There’s already an incentive to post photos to your own recipes. They make it more likely that people will try the recipe, and then vote it up. And therefor more likely that you’ll gain reputation from it. However, aside from the ribbons, there isn’t currently much incentive to post photos to other people’s recipes. Now there is, you have a real chance to gain reputation from it, if you do.
The other piece of the reasoning is that, if you can cook a recipe and plate it well enough to make it look good in a photo that garners lots of upvotes, then you can probably cook that recipe well enough to make it taste pretty good too. For those cooks who can cook from a recipe, but not really cook original creations it might become misleading if they gain a high reputation from photographs. However, someone who is about to try a new recipe can always examine the poster’s profile to determine where the reputation comes from. If it becomes a real problem, I may revisit the issue (one solution might be to split the reputations). But for now, I’m going to wager it won’t become too much of a problem.

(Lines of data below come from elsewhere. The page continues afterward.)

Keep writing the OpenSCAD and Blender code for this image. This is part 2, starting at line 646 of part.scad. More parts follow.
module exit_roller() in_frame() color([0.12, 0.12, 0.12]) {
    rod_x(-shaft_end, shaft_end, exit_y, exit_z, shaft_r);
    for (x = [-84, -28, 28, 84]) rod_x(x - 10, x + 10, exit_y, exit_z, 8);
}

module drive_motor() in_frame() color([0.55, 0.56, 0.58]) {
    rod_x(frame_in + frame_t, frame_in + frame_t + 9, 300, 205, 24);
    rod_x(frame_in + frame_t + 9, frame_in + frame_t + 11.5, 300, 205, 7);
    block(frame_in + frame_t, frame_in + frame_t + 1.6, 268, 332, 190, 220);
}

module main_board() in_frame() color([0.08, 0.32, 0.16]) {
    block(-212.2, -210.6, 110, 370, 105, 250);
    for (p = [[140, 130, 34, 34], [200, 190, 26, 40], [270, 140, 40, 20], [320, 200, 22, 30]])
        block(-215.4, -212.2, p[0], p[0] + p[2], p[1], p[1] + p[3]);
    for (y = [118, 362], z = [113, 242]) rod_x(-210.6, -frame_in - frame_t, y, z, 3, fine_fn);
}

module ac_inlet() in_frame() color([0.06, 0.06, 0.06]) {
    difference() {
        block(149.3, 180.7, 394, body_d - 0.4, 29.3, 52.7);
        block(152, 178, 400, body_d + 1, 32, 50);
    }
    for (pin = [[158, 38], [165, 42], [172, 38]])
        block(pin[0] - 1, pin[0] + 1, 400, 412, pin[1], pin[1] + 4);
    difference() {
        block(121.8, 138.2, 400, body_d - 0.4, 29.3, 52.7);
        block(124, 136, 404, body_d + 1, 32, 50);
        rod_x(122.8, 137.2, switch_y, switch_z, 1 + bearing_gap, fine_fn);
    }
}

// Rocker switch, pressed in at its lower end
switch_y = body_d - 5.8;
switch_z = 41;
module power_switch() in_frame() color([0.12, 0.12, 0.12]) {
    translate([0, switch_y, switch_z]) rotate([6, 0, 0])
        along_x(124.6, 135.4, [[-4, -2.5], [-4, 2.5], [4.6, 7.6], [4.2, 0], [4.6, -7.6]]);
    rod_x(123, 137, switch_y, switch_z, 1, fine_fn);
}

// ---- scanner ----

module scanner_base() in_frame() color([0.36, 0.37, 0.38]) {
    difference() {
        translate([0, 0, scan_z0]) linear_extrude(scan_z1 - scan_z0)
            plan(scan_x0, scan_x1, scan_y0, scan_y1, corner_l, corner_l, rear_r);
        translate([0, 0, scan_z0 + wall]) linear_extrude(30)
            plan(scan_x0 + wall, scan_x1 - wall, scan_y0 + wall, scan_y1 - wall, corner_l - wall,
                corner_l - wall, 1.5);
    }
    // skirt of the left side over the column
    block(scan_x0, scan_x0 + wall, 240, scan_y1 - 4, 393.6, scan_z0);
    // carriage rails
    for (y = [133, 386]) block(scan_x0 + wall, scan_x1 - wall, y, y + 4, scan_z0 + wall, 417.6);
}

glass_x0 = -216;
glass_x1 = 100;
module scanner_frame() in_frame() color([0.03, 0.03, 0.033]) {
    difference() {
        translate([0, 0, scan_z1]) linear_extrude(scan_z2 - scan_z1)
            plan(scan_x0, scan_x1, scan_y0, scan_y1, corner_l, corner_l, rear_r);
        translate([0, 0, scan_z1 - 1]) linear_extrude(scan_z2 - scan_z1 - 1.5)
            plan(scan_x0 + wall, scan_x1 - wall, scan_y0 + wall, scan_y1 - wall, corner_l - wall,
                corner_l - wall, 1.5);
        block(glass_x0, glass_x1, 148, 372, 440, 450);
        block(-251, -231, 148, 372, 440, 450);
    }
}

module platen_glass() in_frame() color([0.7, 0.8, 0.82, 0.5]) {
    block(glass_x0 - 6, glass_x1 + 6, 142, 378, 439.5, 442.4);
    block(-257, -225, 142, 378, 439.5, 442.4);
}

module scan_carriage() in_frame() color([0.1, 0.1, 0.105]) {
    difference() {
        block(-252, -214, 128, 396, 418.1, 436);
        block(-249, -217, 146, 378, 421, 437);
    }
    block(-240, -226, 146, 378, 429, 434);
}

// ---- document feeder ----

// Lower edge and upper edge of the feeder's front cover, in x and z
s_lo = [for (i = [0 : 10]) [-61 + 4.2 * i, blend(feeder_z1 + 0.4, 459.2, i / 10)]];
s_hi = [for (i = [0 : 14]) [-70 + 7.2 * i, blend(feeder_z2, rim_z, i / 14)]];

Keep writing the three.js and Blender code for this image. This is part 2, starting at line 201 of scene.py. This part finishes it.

That’s all for now, more updates will be on the way as I get settled in here in Bloomington.
As always, Happy Eats!
Today’s update included two major changes (and a bunch of little ones that don’t bare mentioning). The first is that users may now upload a profile picture (once again) by clicking on their current profile picture (or lack thereof). The second is a page to view all existing ribbons and the addition of many new ones. Check em out!